## start

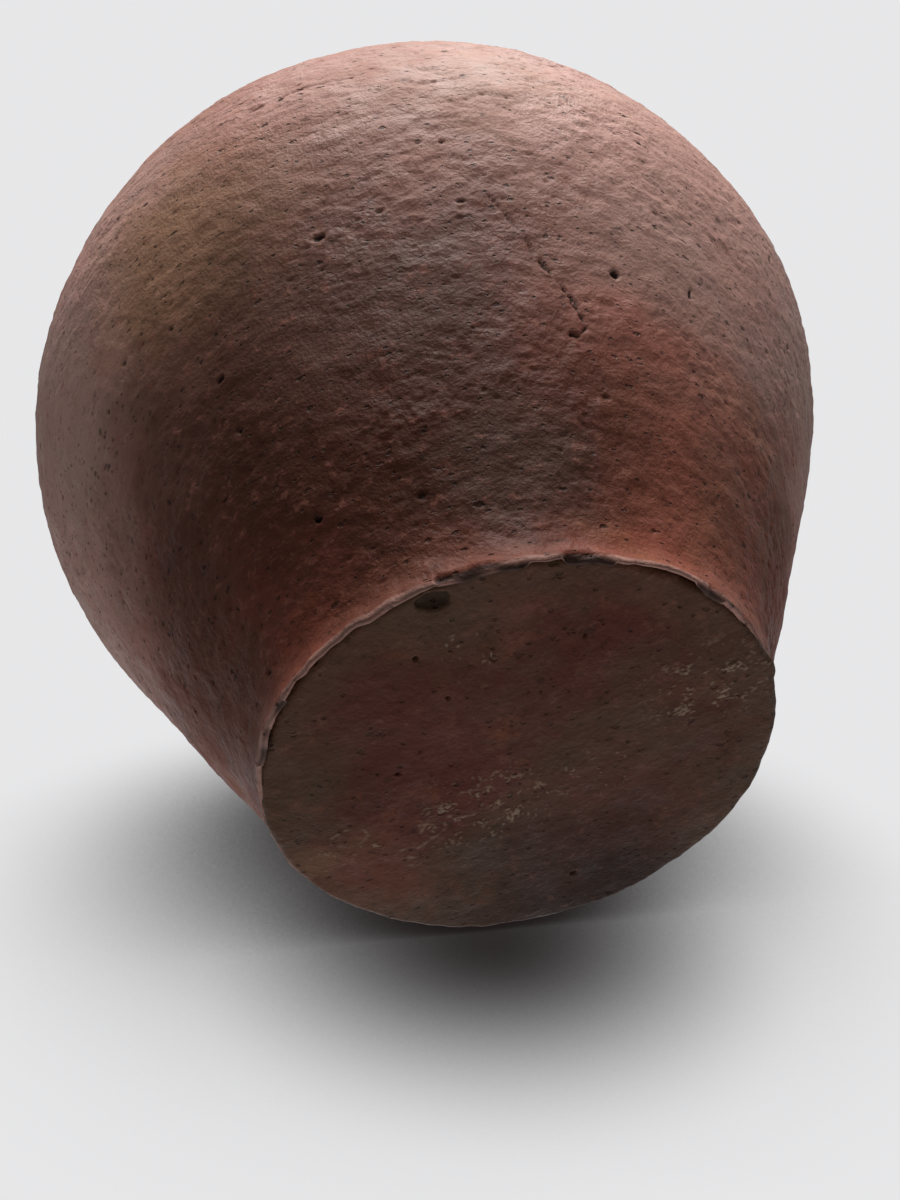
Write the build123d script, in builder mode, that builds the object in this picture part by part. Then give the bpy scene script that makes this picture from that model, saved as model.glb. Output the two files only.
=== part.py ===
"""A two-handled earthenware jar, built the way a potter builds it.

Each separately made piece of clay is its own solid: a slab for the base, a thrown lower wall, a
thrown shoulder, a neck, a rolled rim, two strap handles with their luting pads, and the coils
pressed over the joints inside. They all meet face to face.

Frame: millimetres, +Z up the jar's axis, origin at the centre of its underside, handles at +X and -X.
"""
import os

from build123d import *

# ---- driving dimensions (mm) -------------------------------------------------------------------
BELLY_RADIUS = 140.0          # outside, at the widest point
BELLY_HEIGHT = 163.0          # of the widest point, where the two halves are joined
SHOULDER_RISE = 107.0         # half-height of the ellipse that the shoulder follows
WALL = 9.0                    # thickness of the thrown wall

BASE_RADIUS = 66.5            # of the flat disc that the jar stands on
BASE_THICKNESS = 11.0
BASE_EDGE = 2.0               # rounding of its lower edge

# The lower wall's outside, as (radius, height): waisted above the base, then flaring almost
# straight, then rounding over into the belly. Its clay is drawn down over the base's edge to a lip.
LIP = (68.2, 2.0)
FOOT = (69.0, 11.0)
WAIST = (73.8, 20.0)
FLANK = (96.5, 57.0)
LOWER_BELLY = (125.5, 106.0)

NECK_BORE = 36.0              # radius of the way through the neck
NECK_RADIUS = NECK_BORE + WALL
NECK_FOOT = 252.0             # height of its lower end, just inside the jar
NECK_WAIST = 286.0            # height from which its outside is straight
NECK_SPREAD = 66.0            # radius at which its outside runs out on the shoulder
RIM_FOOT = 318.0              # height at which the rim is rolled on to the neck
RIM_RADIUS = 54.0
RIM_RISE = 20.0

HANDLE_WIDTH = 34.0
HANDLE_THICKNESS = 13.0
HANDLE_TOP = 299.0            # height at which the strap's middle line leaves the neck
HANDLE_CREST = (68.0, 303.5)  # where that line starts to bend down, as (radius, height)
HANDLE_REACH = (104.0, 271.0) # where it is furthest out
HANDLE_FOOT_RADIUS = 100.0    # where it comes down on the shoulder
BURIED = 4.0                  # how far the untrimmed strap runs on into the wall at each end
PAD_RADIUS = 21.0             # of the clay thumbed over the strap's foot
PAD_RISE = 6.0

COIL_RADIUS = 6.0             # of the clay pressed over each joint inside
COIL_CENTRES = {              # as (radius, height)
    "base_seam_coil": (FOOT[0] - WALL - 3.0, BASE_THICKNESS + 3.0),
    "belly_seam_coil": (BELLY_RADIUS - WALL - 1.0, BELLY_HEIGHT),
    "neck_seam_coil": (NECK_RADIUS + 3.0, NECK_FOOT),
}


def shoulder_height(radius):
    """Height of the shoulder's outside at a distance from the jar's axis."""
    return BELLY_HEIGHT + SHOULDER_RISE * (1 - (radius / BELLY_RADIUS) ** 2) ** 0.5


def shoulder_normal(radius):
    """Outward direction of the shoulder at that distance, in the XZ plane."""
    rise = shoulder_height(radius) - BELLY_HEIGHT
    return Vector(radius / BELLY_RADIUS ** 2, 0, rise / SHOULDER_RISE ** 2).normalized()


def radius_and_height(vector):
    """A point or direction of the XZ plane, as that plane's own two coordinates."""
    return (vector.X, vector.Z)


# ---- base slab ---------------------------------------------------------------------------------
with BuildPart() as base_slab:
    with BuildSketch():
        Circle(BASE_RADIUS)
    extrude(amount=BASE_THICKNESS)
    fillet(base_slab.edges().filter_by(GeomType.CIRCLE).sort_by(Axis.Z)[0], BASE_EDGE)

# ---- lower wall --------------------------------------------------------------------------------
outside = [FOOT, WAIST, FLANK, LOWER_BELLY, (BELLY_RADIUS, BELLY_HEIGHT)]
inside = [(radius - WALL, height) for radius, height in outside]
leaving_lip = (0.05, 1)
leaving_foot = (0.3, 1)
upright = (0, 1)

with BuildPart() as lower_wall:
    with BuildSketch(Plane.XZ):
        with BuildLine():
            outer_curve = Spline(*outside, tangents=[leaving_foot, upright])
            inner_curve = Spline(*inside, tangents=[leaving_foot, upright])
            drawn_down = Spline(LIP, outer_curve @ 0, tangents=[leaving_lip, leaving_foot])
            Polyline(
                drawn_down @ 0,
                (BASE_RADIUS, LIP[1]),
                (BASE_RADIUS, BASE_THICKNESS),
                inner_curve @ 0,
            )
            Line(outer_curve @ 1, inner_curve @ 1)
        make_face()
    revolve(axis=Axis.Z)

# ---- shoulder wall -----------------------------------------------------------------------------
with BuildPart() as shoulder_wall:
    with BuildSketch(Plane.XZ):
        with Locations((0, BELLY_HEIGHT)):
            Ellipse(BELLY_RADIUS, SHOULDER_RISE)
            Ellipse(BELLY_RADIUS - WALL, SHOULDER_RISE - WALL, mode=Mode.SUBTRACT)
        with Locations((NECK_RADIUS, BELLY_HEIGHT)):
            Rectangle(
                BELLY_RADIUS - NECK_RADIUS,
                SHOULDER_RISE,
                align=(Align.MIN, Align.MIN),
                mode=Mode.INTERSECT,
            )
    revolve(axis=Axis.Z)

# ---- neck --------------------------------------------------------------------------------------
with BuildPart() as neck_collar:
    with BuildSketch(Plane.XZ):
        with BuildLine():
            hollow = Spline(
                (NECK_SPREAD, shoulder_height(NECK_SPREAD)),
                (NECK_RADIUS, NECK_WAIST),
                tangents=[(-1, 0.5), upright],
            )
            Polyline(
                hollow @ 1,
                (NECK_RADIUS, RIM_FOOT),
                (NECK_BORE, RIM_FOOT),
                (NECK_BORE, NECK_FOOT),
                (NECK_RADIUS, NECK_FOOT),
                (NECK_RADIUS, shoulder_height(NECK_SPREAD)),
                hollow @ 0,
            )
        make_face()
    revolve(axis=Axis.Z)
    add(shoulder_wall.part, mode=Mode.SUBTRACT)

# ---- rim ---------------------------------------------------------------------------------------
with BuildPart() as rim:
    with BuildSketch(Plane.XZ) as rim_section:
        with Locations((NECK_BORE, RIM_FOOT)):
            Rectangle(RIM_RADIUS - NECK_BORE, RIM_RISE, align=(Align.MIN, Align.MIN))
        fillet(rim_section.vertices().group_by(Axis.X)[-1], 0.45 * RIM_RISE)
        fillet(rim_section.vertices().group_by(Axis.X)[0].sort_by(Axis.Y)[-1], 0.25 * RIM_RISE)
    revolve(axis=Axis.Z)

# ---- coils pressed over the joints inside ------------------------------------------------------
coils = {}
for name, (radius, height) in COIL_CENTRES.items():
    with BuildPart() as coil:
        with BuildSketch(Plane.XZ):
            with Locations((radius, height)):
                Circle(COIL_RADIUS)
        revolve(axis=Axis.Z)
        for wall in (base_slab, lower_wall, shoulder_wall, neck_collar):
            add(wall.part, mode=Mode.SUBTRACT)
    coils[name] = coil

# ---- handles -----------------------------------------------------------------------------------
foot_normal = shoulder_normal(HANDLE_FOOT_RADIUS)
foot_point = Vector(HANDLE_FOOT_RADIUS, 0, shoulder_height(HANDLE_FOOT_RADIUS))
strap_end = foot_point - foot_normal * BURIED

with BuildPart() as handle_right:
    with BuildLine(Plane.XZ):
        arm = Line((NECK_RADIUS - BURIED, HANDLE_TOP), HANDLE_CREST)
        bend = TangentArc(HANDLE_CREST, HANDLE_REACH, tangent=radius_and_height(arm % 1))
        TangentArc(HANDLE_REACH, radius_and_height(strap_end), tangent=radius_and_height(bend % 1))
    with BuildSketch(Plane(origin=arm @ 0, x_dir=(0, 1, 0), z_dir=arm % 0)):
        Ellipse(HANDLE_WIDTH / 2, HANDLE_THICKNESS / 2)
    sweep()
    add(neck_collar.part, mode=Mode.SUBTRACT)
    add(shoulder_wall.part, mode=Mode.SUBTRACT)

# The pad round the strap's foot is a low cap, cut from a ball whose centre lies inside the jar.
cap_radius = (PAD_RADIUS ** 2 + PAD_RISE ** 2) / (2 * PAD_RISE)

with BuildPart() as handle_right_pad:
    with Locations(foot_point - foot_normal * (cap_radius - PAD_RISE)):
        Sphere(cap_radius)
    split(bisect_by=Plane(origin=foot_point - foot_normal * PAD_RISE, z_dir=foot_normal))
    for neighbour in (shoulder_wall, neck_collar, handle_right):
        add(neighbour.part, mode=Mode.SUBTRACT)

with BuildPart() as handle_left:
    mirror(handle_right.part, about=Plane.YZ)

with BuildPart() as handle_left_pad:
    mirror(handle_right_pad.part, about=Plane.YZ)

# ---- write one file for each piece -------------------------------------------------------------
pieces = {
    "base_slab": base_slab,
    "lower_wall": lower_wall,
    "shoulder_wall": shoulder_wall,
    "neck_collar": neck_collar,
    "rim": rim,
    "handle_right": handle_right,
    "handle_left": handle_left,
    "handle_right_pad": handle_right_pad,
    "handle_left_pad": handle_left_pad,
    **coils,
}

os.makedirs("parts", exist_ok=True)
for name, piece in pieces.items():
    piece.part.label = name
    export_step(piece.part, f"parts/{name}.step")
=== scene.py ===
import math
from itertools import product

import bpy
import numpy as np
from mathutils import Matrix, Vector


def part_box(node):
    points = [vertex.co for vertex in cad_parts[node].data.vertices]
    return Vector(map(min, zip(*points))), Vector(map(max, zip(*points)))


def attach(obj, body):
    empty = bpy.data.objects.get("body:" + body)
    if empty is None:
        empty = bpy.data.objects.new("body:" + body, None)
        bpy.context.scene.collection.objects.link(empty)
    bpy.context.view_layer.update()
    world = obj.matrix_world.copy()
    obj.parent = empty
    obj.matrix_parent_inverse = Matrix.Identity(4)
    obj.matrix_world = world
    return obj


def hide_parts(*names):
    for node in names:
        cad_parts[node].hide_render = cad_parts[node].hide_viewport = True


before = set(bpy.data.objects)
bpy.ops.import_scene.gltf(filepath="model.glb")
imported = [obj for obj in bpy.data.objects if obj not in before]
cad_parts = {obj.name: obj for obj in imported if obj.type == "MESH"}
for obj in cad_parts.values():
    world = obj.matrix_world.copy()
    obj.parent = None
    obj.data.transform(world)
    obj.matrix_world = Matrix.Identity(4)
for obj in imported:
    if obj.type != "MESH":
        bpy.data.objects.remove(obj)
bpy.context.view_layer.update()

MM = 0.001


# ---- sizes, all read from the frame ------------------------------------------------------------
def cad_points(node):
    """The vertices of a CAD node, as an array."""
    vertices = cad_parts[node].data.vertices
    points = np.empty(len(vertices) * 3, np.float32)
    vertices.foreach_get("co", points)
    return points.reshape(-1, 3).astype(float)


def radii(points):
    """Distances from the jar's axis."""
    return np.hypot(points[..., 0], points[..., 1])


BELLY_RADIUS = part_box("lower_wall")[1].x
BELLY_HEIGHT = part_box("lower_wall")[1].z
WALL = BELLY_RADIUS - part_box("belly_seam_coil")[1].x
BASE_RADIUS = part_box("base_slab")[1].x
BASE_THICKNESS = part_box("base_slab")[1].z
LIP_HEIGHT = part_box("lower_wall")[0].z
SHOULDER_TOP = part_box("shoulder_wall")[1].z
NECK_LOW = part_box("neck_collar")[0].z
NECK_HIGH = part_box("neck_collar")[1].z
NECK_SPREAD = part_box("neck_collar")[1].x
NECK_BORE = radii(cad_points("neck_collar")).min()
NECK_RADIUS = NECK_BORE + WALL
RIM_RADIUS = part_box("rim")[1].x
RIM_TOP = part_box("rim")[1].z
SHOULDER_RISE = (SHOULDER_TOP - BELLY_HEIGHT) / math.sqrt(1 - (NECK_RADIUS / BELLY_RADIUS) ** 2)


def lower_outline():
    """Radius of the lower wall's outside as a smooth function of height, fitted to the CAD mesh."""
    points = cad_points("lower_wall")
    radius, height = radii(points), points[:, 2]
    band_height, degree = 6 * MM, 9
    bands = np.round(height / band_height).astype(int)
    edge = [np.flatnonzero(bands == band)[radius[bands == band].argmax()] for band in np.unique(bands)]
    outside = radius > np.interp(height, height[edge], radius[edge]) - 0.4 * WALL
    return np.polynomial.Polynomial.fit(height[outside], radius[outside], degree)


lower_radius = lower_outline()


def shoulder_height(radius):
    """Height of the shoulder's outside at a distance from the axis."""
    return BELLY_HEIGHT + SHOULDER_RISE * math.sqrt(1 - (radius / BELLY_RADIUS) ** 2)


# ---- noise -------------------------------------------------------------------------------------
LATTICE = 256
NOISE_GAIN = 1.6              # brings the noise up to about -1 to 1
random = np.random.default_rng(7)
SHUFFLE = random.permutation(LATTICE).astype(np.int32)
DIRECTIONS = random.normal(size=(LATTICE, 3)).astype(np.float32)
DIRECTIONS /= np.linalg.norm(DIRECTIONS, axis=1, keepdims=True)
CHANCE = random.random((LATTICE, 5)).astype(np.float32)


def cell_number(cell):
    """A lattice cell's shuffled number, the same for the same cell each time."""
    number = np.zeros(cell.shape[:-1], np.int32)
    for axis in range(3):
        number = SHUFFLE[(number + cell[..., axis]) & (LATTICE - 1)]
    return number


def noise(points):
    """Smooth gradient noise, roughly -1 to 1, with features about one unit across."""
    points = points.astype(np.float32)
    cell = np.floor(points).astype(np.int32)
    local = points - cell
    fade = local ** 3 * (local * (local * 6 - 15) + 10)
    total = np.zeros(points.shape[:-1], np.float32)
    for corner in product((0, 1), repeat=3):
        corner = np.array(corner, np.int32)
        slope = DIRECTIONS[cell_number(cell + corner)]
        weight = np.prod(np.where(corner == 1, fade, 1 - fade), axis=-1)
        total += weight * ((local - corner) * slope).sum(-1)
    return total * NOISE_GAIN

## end
## start

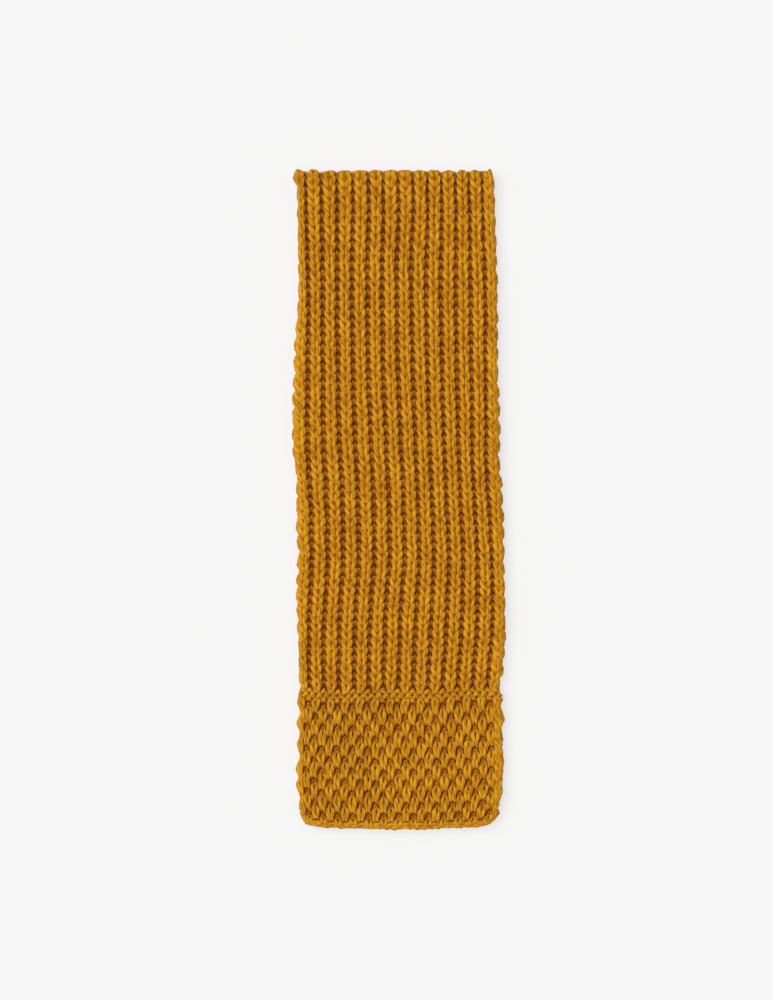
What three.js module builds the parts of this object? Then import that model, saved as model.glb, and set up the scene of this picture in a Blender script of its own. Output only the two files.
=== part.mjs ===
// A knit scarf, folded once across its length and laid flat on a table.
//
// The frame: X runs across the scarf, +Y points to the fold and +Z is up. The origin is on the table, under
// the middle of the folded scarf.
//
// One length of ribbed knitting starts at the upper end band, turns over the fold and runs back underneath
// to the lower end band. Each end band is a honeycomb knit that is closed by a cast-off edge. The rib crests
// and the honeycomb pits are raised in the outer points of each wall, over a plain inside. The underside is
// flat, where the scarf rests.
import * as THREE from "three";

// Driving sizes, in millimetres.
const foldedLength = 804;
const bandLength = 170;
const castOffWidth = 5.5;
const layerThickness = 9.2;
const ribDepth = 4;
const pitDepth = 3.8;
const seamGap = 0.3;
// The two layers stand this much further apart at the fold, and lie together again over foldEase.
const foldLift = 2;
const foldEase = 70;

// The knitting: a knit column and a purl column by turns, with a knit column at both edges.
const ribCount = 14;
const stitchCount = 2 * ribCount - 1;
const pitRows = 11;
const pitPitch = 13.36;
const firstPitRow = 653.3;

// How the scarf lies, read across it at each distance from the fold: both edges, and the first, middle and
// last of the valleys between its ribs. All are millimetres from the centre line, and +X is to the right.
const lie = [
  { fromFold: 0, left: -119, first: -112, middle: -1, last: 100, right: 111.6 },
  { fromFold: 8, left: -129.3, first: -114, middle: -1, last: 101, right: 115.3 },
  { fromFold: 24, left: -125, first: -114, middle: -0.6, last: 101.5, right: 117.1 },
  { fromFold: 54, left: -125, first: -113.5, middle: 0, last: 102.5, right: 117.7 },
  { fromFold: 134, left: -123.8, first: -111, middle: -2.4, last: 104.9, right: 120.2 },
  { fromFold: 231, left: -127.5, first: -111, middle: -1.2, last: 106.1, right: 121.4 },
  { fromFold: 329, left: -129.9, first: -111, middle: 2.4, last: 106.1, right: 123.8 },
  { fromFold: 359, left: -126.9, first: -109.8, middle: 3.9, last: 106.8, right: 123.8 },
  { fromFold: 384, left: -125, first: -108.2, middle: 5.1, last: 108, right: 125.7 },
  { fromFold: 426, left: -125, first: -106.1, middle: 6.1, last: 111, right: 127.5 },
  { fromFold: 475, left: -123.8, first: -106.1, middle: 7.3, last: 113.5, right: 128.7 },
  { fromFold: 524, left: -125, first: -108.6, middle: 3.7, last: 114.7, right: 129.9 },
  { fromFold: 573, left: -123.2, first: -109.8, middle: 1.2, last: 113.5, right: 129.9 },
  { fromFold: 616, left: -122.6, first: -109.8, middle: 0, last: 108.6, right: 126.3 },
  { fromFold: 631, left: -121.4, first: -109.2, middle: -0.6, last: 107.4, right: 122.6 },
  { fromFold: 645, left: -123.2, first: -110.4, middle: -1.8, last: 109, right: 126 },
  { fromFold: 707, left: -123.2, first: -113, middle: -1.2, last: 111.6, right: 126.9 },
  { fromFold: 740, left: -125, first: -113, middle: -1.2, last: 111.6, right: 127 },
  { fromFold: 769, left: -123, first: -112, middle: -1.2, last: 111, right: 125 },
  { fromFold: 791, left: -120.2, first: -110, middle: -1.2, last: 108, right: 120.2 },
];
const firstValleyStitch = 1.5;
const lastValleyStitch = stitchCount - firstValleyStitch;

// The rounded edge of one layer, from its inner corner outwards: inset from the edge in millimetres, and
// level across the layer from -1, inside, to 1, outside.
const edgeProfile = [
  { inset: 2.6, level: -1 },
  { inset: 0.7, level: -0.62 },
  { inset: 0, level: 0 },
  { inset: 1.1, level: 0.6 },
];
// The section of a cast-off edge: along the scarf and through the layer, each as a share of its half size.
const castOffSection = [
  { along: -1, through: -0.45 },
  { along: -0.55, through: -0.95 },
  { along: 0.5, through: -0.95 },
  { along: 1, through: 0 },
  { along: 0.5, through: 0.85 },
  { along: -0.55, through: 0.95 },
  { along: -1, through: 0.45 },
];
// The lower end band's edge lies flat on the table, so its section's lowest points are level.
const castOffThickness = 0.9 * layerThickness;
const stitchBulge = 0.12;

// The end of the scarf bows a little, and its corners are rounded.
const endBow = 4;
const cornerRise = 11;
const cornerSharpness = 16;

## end
## start

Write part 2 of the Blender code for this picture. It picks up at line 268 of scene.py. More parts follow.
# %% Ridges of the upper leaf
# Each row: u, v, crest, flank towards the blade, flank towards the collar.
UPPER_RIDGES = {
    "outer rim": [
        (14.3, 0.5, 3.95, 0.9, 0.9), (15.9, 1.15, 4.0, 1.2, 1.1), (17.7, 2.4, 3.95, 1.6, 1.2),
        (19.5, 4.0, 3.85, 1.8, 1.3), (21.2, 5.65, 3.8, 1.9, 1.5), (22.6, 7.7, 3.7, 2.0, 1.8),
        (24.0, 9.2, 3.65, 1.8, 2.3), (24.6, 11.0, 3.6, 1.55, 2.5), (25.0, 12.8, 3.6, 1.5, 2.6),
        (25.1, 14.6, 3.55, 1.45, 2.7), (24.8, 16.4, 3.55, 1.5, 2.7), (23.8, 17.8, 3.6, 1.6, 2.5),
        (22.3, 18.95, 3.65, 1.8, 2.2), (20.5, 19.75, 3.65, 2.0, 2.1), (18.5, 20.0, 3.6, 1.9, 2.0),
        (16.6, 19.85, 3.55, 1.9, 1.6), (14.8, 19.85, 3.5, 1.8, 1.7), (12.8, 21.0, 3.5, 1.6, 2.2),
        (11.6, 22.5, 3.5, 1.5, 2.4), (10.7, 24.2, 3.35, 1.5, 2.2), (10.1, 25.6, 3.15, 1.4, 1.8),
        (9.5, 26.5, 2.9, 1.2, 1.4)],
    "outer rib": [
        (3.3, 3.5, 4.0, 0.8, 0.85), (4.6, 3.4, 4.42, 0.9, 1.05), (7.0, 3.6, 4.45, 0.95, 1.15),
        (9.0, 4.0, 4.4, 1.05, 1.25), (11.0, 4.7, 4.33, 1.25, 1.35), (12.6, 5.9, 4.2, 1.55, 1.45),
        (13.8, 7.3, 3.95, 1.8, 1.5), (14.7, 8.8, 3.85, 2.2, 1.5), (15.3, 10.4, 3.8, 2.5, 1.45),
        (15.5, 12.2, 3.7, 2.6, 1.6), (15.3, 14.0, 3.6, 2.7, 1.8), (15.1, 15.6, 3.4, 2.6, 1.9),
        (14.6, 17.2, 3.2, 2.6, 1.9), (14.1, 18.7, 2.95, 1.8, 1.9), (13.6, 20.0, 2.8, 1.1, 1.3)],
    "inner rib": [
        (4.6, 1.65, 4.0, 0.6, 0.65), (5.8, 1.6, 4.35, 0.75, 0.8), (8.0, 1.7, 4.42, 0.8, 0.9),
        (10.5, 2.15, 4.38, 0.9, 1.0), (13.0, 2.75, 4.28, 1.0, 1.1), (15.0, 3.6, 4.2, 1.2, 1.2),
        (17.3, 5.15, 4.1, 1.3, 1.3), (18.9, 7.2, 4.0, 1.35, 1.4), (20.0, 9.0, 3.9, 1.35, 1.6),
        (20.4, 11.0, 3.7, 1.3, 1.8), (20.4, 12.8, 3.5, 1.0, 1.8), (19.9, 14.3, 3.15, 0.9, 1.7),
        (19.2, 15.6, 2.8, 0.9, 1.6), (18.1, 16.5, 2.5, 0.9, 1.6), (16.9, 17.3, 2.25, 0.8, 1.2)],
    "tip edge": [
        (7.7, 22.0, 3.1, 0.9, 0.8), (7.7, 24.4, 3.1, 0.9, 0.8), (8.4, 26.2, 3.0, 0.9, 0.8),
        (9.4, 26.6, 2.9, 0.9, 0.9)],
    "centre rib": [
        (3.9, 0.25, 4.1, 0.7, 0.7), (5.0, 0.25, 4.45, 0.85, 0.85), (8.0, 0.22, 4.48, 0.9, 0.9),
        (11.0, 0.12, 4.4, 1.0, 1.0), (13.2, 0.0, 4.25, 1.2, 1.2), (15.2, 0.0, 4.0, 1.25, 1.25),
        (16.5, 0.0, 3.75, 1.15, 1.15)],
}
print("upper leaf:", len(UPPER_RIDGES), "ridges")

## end

> _WHAT TO DO_
Return exactly the lines above from the line that has "# ---- write" through the line that has "for node in", inclusive, and nothing else.

> _FULL RESPONSE_
# ---- write one file for each piece -------------------------------------------------------------
pieces = {
    "base_slab": base_slab,
    "lower_wall": lower_wall,
    "shoulder_wall": shoulder_wall,
    "neck_collar": neck_collar,
    "rim": rim,
    "handle_right": handle_right,
    "handle_left": handle_left,
    "handle_right_pad": handle_right_pad,
    "handle_left_pad": handle_left_pad,
    **coils,
}

os.makedirs("parts", exist_ok=True)
for name, piece in pieces.items():
    piece.part.label = name
    export_step(piece.part, f"parts/{name}.step")
=== scene.py ===
import math
from itertools import product

import bpy
import numpy as np
from mathutils import Matrix, Vector


def part_box(node):
    points = [vertex.co for vertex in cad_parts[node].data.vertices]
    return Vector(map(min, zip(*points))), Vector(map(max, zip(*points)))


def attach(obj, body):
    empty = bpy.data.objects.get("body:" + body)
    if empty is None:
        empty = bpy.data.objects.new("body:" + body, None)
        bpy.context.scene.collection.objects.link(empty)
    bpy.context.view_layer.update()
    world = obj.matrix_world.copy()
    obj.parent = empty
    obj.matrix_parent_inverse = Matrix.Identity(4)
    obj.matrix_world = world
    return obj


def hide_parts(*names):
    for node in names:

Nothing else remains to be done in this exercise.